Records for the exercise —
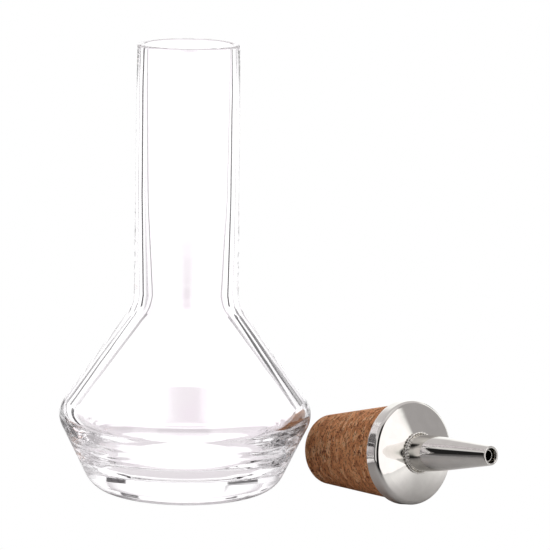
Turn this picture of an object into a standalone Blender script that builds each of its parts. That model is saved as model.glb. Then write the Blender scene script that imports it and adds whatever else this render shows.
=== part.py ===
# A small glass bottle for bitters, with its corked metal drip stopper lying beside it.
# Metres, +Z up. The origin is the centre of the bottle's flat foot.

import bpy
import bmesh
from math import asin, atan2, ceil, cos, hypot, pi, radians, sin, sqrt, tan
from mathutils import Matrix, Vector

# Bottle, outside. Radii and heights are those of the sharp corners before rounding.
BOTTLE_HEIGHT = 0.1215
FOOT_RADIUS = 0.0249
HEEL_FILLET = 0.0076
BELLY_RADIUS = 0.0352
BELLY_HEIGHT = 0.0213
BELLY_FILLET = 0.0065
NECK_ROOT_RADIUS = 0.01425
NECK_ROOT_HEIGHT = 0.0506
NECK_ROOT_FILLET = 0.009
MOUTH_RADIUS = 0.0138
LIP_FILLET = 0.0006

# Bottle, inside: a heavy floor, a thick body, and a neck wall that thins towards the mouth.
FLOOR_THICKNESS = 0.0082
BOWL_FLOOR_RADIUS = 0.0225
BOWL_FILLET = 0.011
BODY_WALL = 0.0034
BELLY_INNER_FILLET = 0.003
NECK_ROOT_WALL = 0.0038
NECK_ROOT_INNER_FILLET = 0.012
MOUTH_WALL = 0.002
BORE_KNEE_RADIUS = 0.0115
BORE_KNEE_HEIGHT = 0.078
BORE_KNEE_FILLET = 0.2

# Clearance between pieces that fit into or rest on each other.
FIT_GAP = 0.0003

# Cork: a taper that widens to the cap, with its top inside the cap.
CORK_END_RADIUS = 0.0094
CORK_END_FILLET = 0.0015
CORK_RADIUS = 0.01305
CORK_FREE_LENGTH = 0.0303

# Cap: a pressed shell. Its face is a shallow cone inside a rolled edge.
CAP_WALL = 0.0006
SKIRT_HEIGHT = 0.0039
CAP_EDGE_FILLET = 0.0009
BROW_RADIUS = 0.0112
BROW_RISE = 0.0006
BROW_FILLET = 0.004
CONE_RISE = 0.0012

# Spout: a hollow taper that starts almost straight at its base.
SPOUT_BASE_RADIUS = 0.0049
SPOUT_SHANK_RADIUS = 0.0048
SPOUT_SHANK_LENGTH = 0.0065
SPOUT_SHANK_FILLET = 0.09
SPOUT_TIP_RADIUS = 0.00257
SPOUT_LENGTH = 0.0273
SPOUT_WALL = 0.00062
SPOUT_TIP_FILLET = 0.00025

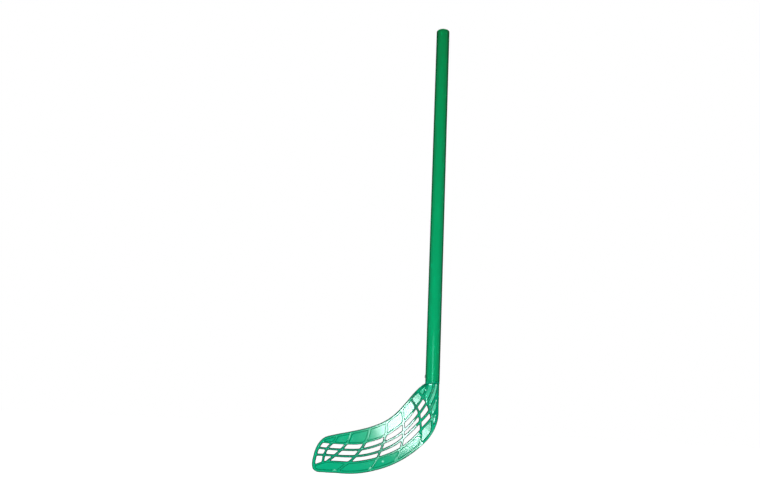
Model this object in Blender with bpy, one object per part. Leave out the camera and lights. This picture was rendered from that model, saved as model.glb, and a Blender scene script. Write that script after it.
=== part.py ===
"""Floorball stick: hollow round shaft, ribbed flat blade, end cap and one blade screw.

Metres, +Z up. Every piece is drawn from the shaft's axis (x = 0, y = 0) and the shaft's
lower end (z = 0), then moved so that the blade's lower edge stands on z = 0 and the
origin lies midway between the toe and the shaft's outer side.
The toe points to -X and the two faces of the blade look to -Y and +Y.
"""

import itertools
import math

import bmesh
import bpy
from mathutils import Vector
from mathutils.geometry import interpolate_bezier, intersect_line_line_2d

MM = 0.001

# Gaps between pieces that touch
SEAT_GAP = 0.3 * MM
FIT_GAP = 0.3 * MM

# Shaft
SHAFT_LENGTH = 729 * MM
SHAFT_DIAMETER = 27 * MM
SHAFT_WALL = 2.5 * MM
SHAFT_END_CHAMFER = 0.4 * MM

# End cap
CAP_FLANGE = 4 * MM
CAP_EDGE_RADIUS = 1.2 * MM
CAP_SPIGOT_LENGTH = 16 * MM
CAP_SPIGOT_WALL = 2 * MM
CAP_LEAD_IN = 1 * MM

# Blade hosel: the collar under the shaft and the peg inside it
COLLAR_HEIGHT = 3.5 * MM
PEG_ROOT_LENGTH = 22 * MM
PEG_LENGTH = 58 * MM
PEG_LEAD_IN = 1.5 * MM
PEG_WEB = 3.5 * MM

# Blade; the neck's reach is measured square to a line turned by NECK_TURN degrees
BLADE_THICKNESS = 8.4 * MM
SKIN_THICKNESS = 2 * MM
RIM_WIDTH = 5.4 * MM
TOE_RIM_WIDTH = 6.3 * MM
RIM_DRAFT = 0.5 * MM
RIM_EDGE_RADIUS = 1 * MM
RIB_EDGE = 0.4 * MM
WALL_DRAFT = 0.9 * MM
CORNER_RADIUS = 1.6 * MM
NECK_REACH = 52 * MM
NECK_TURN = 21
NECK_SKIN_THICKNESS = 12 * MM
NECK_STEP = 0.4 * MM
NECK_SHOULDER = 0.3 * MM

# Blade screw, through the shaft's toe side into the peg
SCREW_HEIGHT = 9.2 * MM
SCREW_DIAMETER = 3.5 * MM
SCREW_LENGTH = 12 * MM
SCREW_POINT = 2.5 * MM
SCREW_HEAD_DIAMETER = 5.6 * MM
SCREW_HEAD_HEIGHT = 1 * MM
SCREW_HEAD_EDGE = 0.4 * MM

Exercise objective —
The lines to transcribe begin at the line with "Model this object" and end at the line with "one blade screw."; copy them exactly, both ends included.

Result of this exercise —
Model this object in Blender with bpy, one object per part. Leave out the camera and lights. This picture was rendered from that model, saved as model.glb, and a Blender scene script. Write that script after it.
=== part.py ===
"""Floorball stick: hollow round shaft, ribbed flat blade, end cap and one blade screw.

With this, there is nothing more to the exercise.